YouTubers, Twitch Streamers, influencers, and other social media stars are a big part of the future of mainstream culture. They exist in a space beyond politics and entertainment. They’re mixing these things together and changing the culture. Hasan Piker, another gamer and Twitch Streamer, had the best coverage of election night. Carl "Sargon of Akkad" Benjamin ran for office in the United Kingdom and lost.
Online culture is dominating real-life culture. It’s where we have the most contentious political debates and it’s giving rise to a new generation of influencers who will shape the culture of the future. Wolff knows this. It’s why he showed up in the first place. Destiny has cultivated a large audience that likes to hear his thoughts on politics , and he is genuinely interested in having conversations about political philosophy.

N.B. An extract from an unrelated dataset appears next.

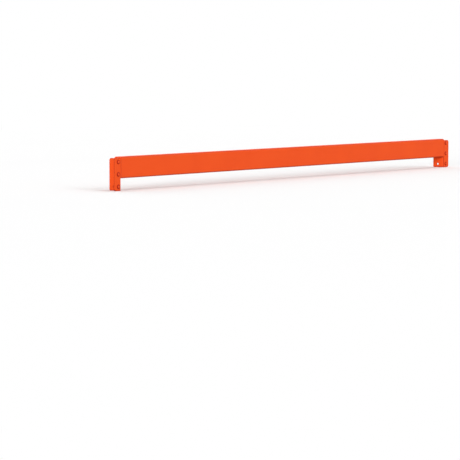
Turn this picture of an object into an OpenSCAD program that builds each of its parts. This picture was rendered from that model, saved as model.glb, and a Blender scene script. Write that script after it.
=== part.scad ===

The problem is that when he laments the way people "throw around the socialism label" without knowing what it means, he's describing himself and the archetypal style of online debate he practices. His debate showcased how instinctively he throws labels around, and how frustrated he gets when someone tries to pin him down on meaning. His audience and platform mean that someone like Wolff feels he should go have this conversation with Destiny, but their misfiring 90-minute exchange also showed why it can never be a good conversation. This was the thrust of Wolff's own closing remarks, where he acknowledged that the fact of the debate might have been more telling than anything they said during it.
“The yearning to do better than we’re doing in U.S. capitalism, that’s already a fact. It’s now only a question of where it will go,” he said during his closing statement. “The very fact that this conversation is happening and the very fact that someone like me was invited to participate is itself a sign of where things are going.”